The four selected metrics have been found to be easy to measure. In addition, a particularly representative illustration of the reporting for the RIS users and provide an improved basis for decision-making [
1]. Detailed information on measuring data quality in RIS can be found in the related paper [
1].
These criteria can be used to define requirements for data quality from different stakeholders (in particular from RIS users or RIS administrators) that must be met in order to select the research information.
Figure 3 demonstrates these requirements with their possible data quality metrics in the context of RIS, which provide quality criteria determined in the ETL process.
Data quality issues from the operational systems are detected early in the extraction layer to allow early intervention in the time-consuming ETL process. In the requirements for the content correctness, completeness, consistency and timeliness of the data, however, a new calculation of the data quality indicators in the loading layer makes sense. For example, these data quality indicators from the requirement for content correctness are derived, e.g., “share values not in value list”, “proportion of inaccurate values” or “proportion of outdated information”. These indicators are calculated in the loading layer for data that has been newly created as part of the transformation process. Thus, the substantive correctness of the underlying data can be checked a second time. Furthermore, transformation processes can increase/reduce the amount of data. Therefore, it is important to check if there is enough data after the transformation. In the transformation phase of the ETL process, measures can be made to improve data quality. There are exactly four measures that can be taken subsequently [
24]:
Pass the entry without error (ignore),
Pass the entry and mark the affected column (flag),
Discard/sort out the entry (detect/extract),
Stop the ETL flow (raise critical error).

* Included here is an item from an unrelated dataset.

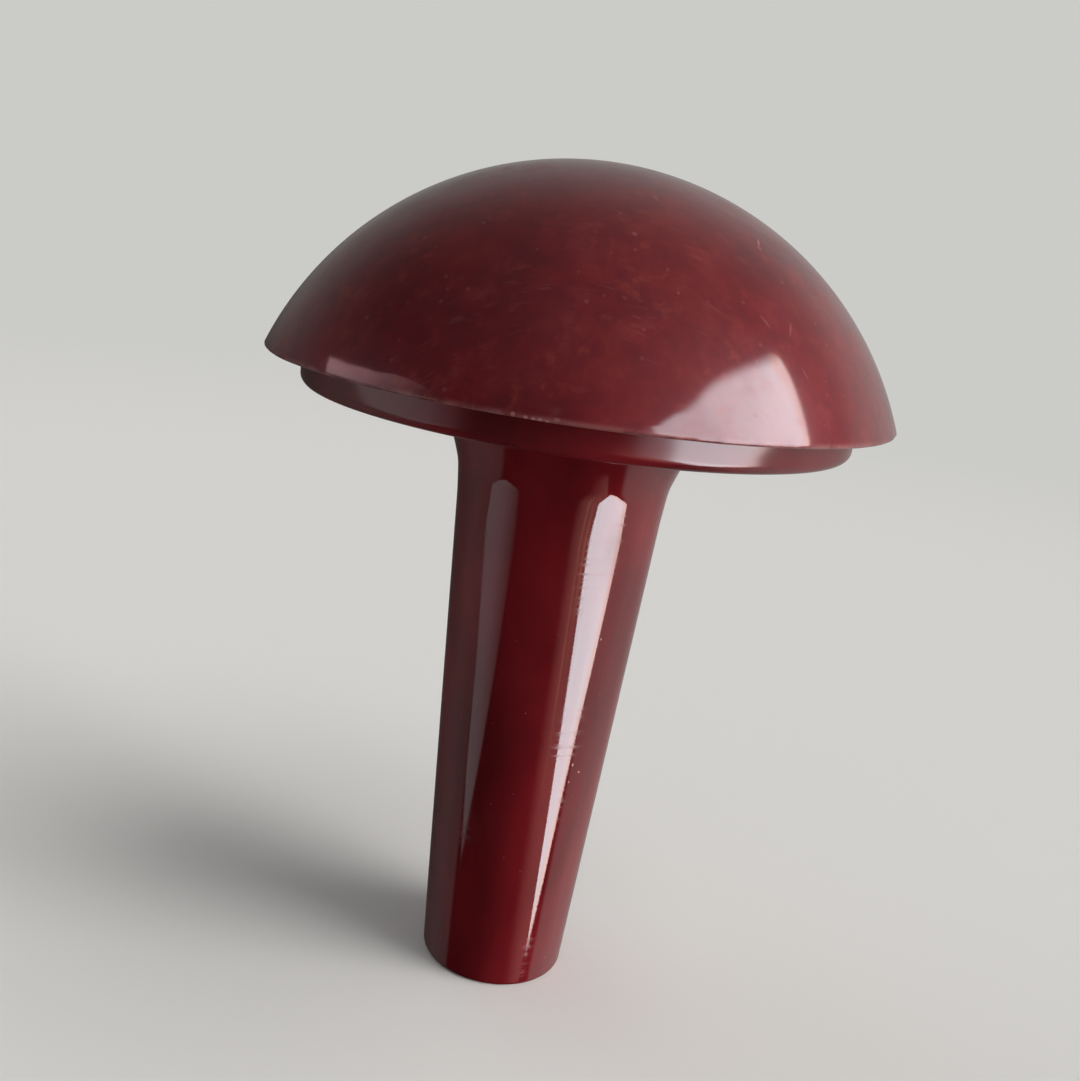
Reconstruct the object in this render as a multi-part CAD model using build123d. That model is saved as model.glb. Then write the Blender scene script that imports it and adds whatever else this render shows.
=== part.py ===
from build123d import *
from math import sqrt
import os

# A darning mushroom in two moulded pieces. A domed cap screws down on a flanged
# stem, and the stem's hollow handle keeps needles. The origin is the centre of the
# handle's flat foot, and +Z runs up the common axis to the crown of the cap.

# Driving dimensions of the whole
cap_diameter = 75.0
dome_rise = 25.6
handle_length = 74.5
foot_diameter = 18.8
neck_diameter = 25.2

# Cap
cap_wall = 3.6
rim_rounding = 0.3
rim_overhang = 4.35
bore_lead_in = 0.4
bore_top_rounding = 1.5

# Screwed joint: the ridges of the thread stand in the room between collar and bore
seat_width = 4.25
thread_depth = 0.9
thread_clearance = 0.3
collar_wall = 3.2
collar_top_room = 0.6
collar_lead_in = 0.8
collar_lip_rounding = 0.6
relief_height = 1.0
relief_depth = 0.4

# Flange, with the dish that it floors inside the collar
flange_thickness = 3.8
flange_rounding = 1.2
dish_floor_thickness = 3.0
dish_draft = 0.4
dish_rounding = 1.5

# Handle and the well inside it
flare_height = 13.0
flare_width = 3.5
flare_corner_rounding = 1.5
foot_rounding = 0.5
foot_wall = 4.0
handle_wall = 3.6
well_floor_rounding = 2.0
well_mouth_rounding = 1.0

# How far a cut runs past the face that it opens
cut_overrun = 1.0

# Levels up the axis
neck_level = handle_length - flare_height
seat_level = handle_length + flange_thickness
crown_level = seat_level + dome_rise
dish_level = handle_length + dish_floor_thickness

# Radii that fit one another, from the rim inwards
cap_radius = cap_diameter / 2
flange_radius = cap_radius - rim_overhang
collar_radius = flange_radius - seat_width
bore_radius = collar_radius + thread_depth + thread_clearance
dish_radius = collar_radius - collar_wall
foot_radius = foot_diameter / 2
neck_radius = neck_diameter / 2
handle_taper = (neck_radius - foot_radius) / neck_level

# The dome is part of a sphere. Its radius is the one at which the sphere meets the
# rounded rim smoothly, at the cap's full diameter.
rim_centre_radius = cap_radius - rim_rounding
rim_centre_rise = dome_rise - rim_rounding
dome_radius = (rim_centre_radius**2 + rim_centre_rise**2 - rim_rounding**2) / (
    2 * (rim_centre_rise - rim_rounding)
)
dome_centre = crown_level - dome_radius
inner_dome_radius = dome_radius - cap_wall
bore_top_level = dome_centre + sqrt(inner_dome_radius**2 - bore_radius**2)
collar_level = bore_top_level - collar_top_room


def turned(*outline):
    """A solid turned about the axis from a closed outline of radius and level."""
    return revolve(Plane.XZ * make_face(list(outline)), Axis.Z)


def ring(solid, radius, level):
    """The circular edge of a solid that lies nearest to a radius and a level."""

    def distance(edge):
        return sqrt((edge.radius - radius) ** 2 + (edge.arc_center.Z - level) ** 2)

    return solid.edges().filter_by(GeomType.CIRCLE).sort_by(distance)[0]


def well_radius(level):
    """Radius of the needle well, which keeps an even wall inside the handle's taper."""
    return foot_radius + handle_taper * level - handle_wall


def dome_outline():
    """Outside of the cap, from the crown over the rounded rim to the axis."""
    crown = (0, crown_level)
    rim_centre = Vector(rim_centre_radius, seat_level + rim_rounding)
    outward = (rim_centre - Vector(0, dome_centre)).normalized()
    meeting = rim_centre + outward * rim_rounding
    downhill = (outward.Y, -outward.X)
    dome = TangentArc(crown, meeting, tangent=(1, 0))
    rim = TangentArc(meeting, (rim_centre_radius, seat_level), tangent=downhill)
    underside = Polyline((rim_centre_radius, seat_level), (0, seat_level), crown)
    return dome, rim, underside


def cavity_outline():
    """Inside of the cap: the straight bore of the thread under the hollow dome."""
    inner_crown = (0, crown_level - cap_wall)
    bore_top = (bore_radius, bore_top_level)
    vault = TangentArc(inner_crown, bore_top, tangent=(1, 0))
    bore = Polyline(
        bore_top,
        (bore_radius, seat_level - cut_overrun),
        (0, seat_level - cut_overrun),
        inner_crown,
    )
    return vault, bore


def make_cap():
    """Domed shell with a rounded rim, a flat seat and the bore that takes the thread."""
    cavity = turned(*cavity_outline())
    cavity = fillet(ring(cavity, bore_radius, bore_top_level), bore_top_rounding)
    cap = turned(*dome_outline()) - cavity
    return chamfer(ring(cap, bore_radius, seat_level), bore_lead_in)


def stem_outline():
    """Outside of the stem: tapered handle, flare, flange and collar."""
    neck = (neck_radius, neck_level)
    flare_end = (neck_radius + flare_width, handle_length)
    taper = Polyline((0, collar_level), (0, 0), (foot_radius, 0), neck)
    flare = TangentArc(neck, flare_end, tangent=(handle_taper, 1))
    head = Polyline(
        flare_end,
        (flange_radius, handle_length),
        (flange_radius, seat_level),
        (collar_radius, seat_level),
        (collar_radius, collar_level),
        (0, collar_level),
    )
    return taper, flare, head


def make_relief():
    """Narrow groove at the collar's root, where the thread runs out."""
    inner = collar_radius - relief_depth
    outer = collar_radius + cut_overrun
    top = seat_level + relief_height
    return turned(
        Polyline((inner, seat_level), (outer, seat_level), (outer, top), (inner, top), (inner, seat_level))
    )


def make_dish():
    """Room inside the collar, a little narrower at its rounded floor."""
    top = collar_level + cut_overrun
    floor_radius = dish_radius - dish_draft
    dish = turned(
        Polyline((0, dish_level), (floor_radius, dish_level), (dish_radius, top), (0, top), (0, dish_level))
    )
    return fillet(ring(dish, floor_radius, dish_level), dish_rounding)


def make_well():
    """Tapered well for needles, from the dish's floor almost to the foot."""
    top = dish_level + cut_overrun
    floor_radius = well_radius(foot_wall)
    mouth_radius = well_radius(top)
    well = turned(
        Polyline((0, foot_wall), (floor_radius, foot_wall), (mouth_radius, top), (0, top), (0, foot_wall))
    )
    return fillet(ring(well, floor_radius, foot_wall), well_floor_rounding)


def make_stem():
    """Hollow handle, flange, dish and threaded collar in one moulding."""
    stem = turned(*stem_outline())
    stem = fillet(ring(stem, foot_radius, 0), foot_rounding)
    stem = fillet(ring(stem, neck_radius + flare_width, handle_length), flare_corner_rounding)
    stem = fillet(ring(stem, flange_radius, handle_length), flange_rounding)
    stem = chamfer(ring(stem, collar_radius, collar_level), collar_lead_in)
    stem = stem - make_relief() - make_dish() - make_well()
    stem = fillet(ring(stem, dish_radius, collar_level), collar_lip_rounding)
    return fillet(ring(stem, well_radius(dish_level), dish_level), well_mouth_rounding)


pieces = {"cap": make_cap(), "stem": make_stem()}

os.makedirs("parts", exist_ok=True)
for name, piece in pieces.items():
    solid = piece.solid()
    solid.label = name
    export_step(solid, f"parts/{name}.step")
    box = solid.bounding_box()
    print(name, "volume", round(solid.volume), "from level", round(box.min.Z, 3), "to", round(box.max.Z, 3))

print("dome radius", round(dome_radius, 2), "bore top", round(bore_top_level, 2), "collar top", round(collar_level, 2))
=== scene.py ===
import math

import bpy
from mathutils import Matrix, Quaternion, Vector, noise


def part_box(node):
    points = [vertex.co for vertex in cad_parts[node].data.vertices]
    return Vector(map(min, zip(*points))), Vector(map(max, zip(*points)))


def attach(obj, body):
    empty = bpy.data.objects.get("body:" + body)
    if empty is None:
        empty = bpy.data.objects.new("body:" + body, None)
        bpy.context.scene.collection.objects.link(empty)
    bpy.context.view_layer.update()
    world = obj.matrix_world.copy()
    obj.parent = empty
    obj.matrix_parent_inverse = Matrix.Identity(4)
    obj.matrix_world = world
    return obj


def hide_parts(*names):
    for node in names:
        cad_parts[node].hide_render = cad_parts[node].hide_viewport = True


# A darning mushroom of dark cherry red moulded plastic: a worn, hazy cap
# screwed down on a polished stem. Lengths are in metres, angles in degrees.

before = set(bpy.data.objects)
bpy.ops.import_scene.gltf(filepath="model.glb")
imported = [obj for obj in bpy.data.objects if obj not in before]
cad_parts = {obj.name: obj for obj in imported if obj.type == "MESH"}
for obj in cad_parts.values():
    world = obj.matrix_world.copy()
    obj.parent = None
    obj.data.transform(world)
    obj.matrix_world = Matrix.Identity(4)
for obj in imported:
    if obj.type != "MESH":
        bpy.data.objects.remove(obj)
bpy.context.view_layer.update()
capLow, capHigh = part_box("cap")
_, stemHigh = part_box("stem")
mm = 0.001

# levels and radii that both pieces follow
seatLevel = capLow.z
crownLevel = capHigh.z
collarLevel = stemHigh.z
capRadius = capHigh.x
flangeRadius = stemHigh.x

roundSteps = 360  # corners of every turned ring
weldGap = 0.002 * mm  # points closer than this become one
stationGap = 0.01 * mm  # stations closer than this are one station


# Turning: a ring is extruded and scaled from station to station


def startRing(name, radius, level):
    bpy.ops.object.select_all(action="DESELECT")
    bpy.ops.mesh.primitive_circle_add(vertices=roundSteps, radius=radius, location=(0, 0, level))
    ring = bpy.context.object
    ring.name = name
    bpy.ops.object.transform_apply(location=True)
    bpy.context.tool_settings.mesh_select_mode = (True, False, False)
    bpy.ops.object.mode_set(mode="EDIT")
    bpy.ops.mesh.select_all(action="SELECT")
    return ring


def pullRing(here, there):
    bpy.ops.mesh.extrude_edges_move(TRANSFORM_OT_translate={"value": (0, 0, there[1] - here[1])})
    scale = there[0] / here[0]
    bpy.ops.transform.resize(value=(scale, scale, 1), center_override=(0, 0, there[1]))


def closePole(level):
    bpy.ops.mesh.edge_face_add()  # a flat cap, then a fan drawn to the axis
    bpy.ops.mesh.poke(center_mode="MEDIAN")
    bpy.ops.mesh.select_all(action="DESELECT")


def turnPiece(name, stations):
    piece = startRing(name, *stations[0])
    for here, there in zip(stations, stations[1:]):
        pullRing(here, there)
    closePole(stations[-1][1])
    bpy.ops.object.mode_set(mode="OBJECT")
    for vertex in piece.data.vertices[:roundSteps]:  # back to the first ring
        vertex.select = True
    bpy.ops.object.mode_set(mode="EDIT")
    closePole(stations[0][1])
    bpy.ops.mesh.select_all(action="SELECT")
    bpy.ops.mesh.remove_doubles(threshold=weldGap)
    bpy.ops.mesh.normals_make_consistent(inside=False)
    bpy.ops.object.mode_set(mode="OBJECT")
    return piece


def arcStations(centre, radius, start, end, steps):
    # angles are measured from straight up the axis, towards the rim
    angles = [math.radians(start + (end - start) * step / steps) for step in range(steps + 1)]
    return [(centre[0] + radius * math.sin(a), centre[1] + radius * math.cos(a)) for a in angles]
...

The potential for improving data quality must therefore be considered when selecting research information. After the selection of the research information to be extracted, these are loaded into a so-called staging area. Staging improves the reliability of the ETL process, allowing ETL processes that maintain the research information in a staging area to be rebooted in the event of a failure without re-accessing the data sources [
24].
The next step in data integration is the transformation of research information. During the transformation phase, the processing of the research information takes place. This occurs in three sub-phases: data cleansing, schema integration, and data transformation. Detailed information on these phases using the standards of research information (e.g., European CERIF and German RCD) can be found in the related paper [
19].
When cleaning up research information, incorrect source data is treated. This is necessary because they could distort the results of the analyzes carried out on the research information. Data cleansing can use a variety of specialized methods (such as parsing, standardization, enhancement, matching, and consolidation) to eliminate errors when integrating multiple data sources. Detailed information on the cleansing of research information can be found in the related paper [
3].
Since the data sources come from different operational systems, they are often schematic-heterogeneous. For integration into the RIS, however, these must be converted into a uniform scheme. After the data sources are cleaned up and transformation rules for schema integration are defined, transformations can be defined that adapt and expand the research information according to the requirements of the RIS. After performing all transformations, the loading phase follows. In the final step of the ETL process (loading phase), the adjusted and transformed research information is written to the RIS. Thereafter, the research information can already be used for the RIS analyzes.